Monday, November 29, 2004

So Do I Make the Apocalypse Now joke, or the Don't Run for President joke?

Swift Boats on the Euphrates:

As marines aboard fast patrol boats roared up the Euphrates on a dawn raid on Sunday, images pressed in of another American war where troops moved up wide rivers on camouflaged boats, with machine-gunners nervously scanning riverbanks for the hidden enemy.

That war is rarely mentioned among the American troops in Iraq, many of whom were not yet born when the last American combat units withdrew from Vietnam more than 30 years ago. A war that America did not win is considered a bad talisman among those men and women, who privately admit to fears that this war could be lost.

But as an orange moon sank below the bulrushes on Sunday morning, thoughts of Vietnam were hard to avoid.

Marines waded ashore through soft silted mud that caused some to sink to their waists, M-16 rifles held skyward as others on solid land held out their rifle barrels as lifelines.

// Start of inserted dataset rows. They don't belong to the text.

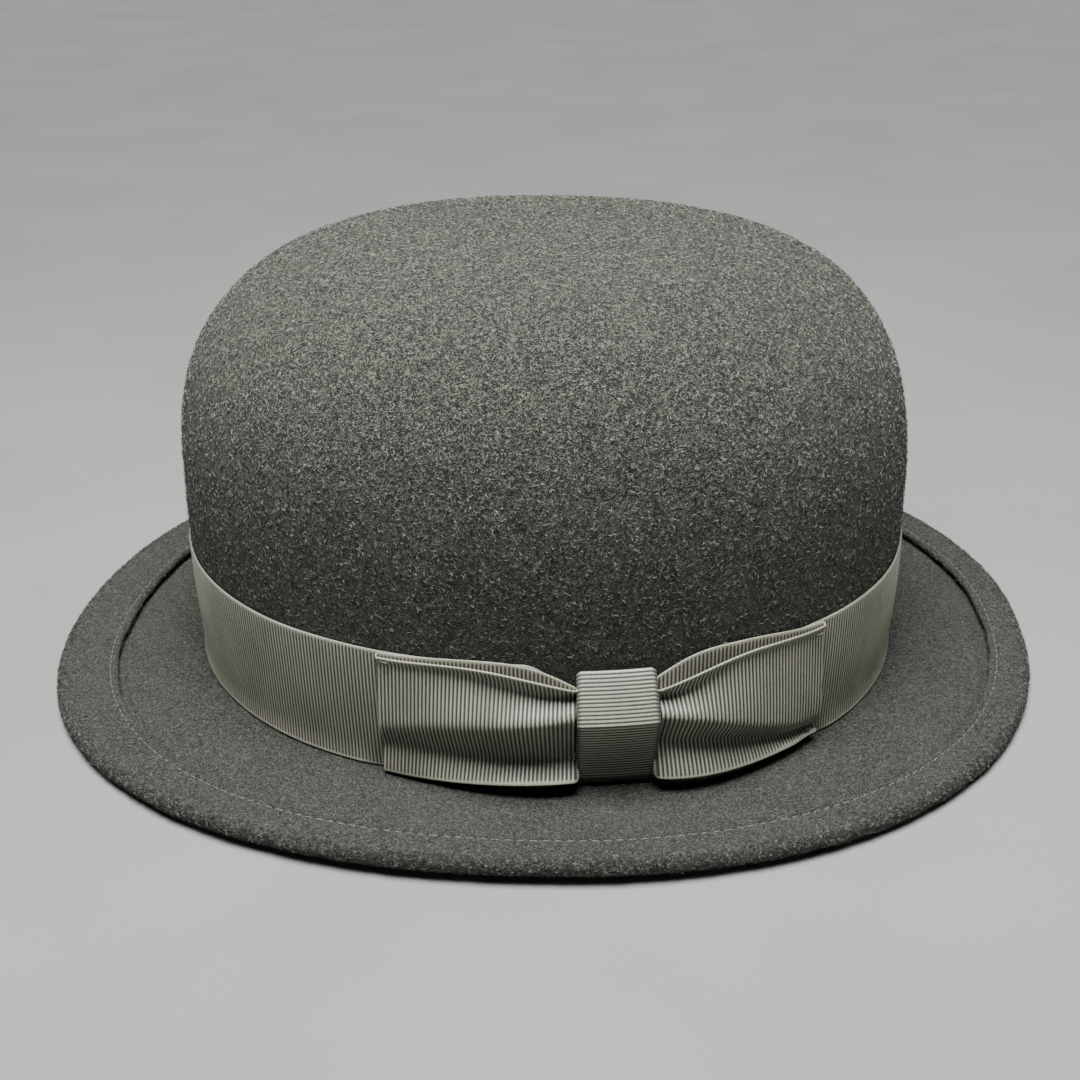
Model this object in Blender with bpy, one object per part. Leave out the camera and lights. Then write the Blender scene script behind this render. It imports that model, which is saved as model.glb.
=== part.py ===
"""A felt bowler hat, resting on its brim.

X runs from the front of the hat to its back, the wearer's left side, with the bow, is towards -Y, and
Z is up. The origin is the middle of the brim's outline, on the surface that the hat rests on. Every
part is made in place, in metres.
"""

import math

import bmesh
import bpy
from mathutils import Vector

MM = 0.001

# The felt body: one piece of felt, blocked into a crown and a brim.
FELT = 2.4 * MM
CROWN_BASE = (103.5 * MM, 87.8 * MM)  # half length and half width outside, where crown meets brim
CROWN_OVAL = 2.17  # exponent of the oval: 2 is an ellipse, and more is squarer
CROWN_CENTRE = (1.6 * MM, -0.5 * MM)
CROWN_HEIGHT = 123.0 * MM  # above the brim's upper face
CROWN_LEAN = 0.011  # the crown leans back by this much for each unit of height
WALL_HEIGHT = 43.8 * MM  # where the wall is widest and the dome starts
WALL_BULGE = 1.5 * MM
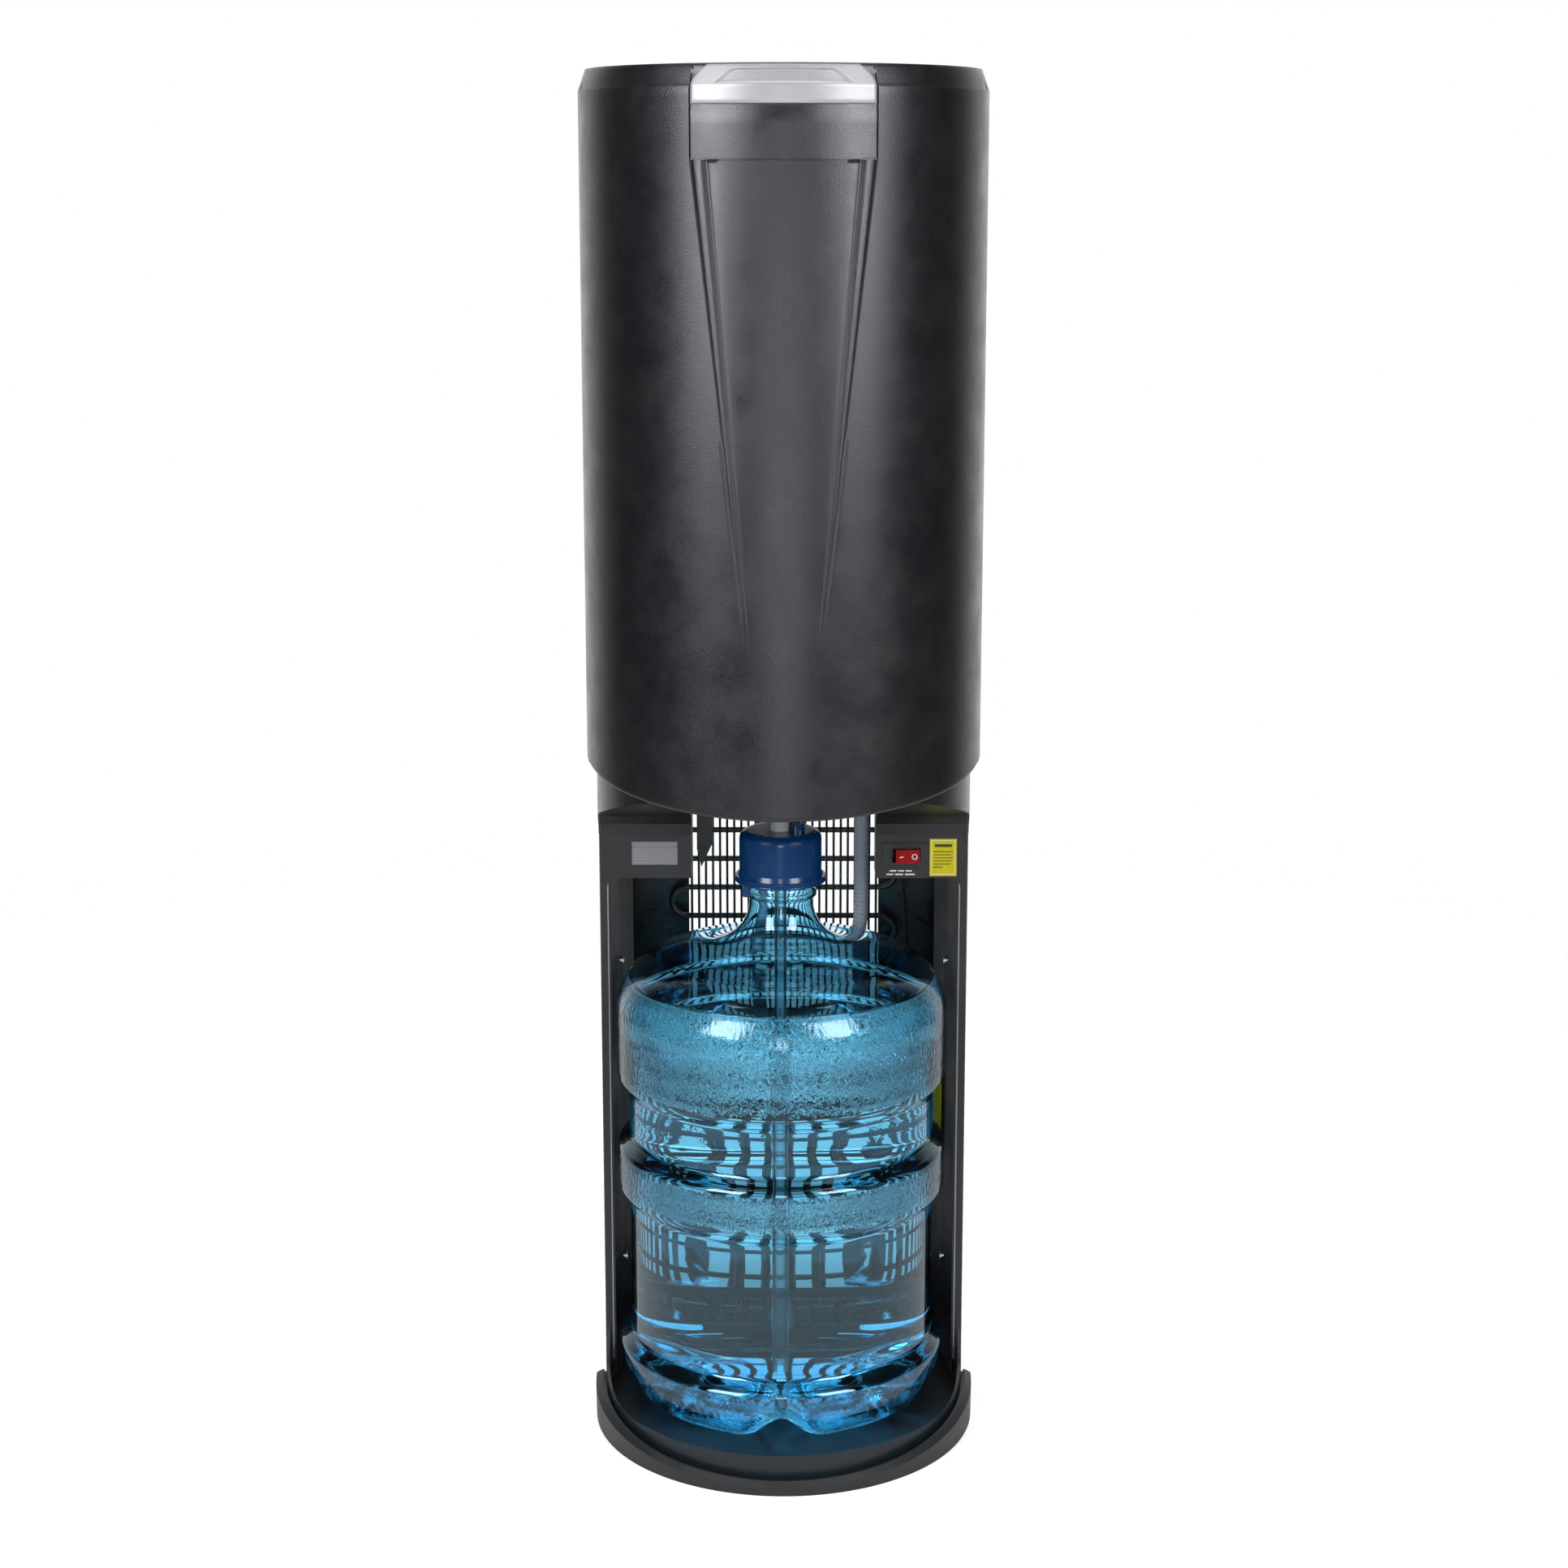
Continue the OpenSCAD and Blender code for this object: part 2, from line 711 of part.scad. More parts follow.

Ashore, sodden and with boots squelching mud, the troops began a five-hour tramp through dense palm groves and across paddies crisscrossed by deep irrigation canals.

There were snatches of dialogue from "Apocalypse Now," and a black joke from one marine about the landscape resembling "a Vietnam theme park."

But behind the joshing lay something more serious: the sense expressed by many of the Americans as they scoured the area that in this war, too, the insurgents might have advantages that could make them a match for highly trained troops, technological gadgetry and multibillion-dollar war budgets.

The 24th Marine Expeditionary Unit conducted the river raid as part of a weeklong offensive billed as a sequel to the battle for Falluja, less than 20 miles upriver from the village where the marines landed Sunday.

The 40-foot river craft they used are called Surcs, for Small Unit Riverine Craft, a high-tech update on the Swift boats used in Vietnam. The craft were flown into Iraq aboard giant C-5 transport aircraft and were first deployed with five-man crews during the battle for Falluja this month, patrolling the stretch of the Euphrates that runs along the city's western edge to prevent attempts by insurgents to escape that way after American troops had thrown a cordon around the city.

Those patrols were judged a success by American commanders. Now they are eager to exploit the potential the patrol boats give them for mounting fast, unexpected attacks along the Tigris and the Euphrates. The rivers run through many of the cities and towns that are rebel strongholds, and the long stretches of verdant riverbank provide ideal hiding places for insurgents and their weapons caches.


Somewhere Jon O'Neill's distilled ears just burned.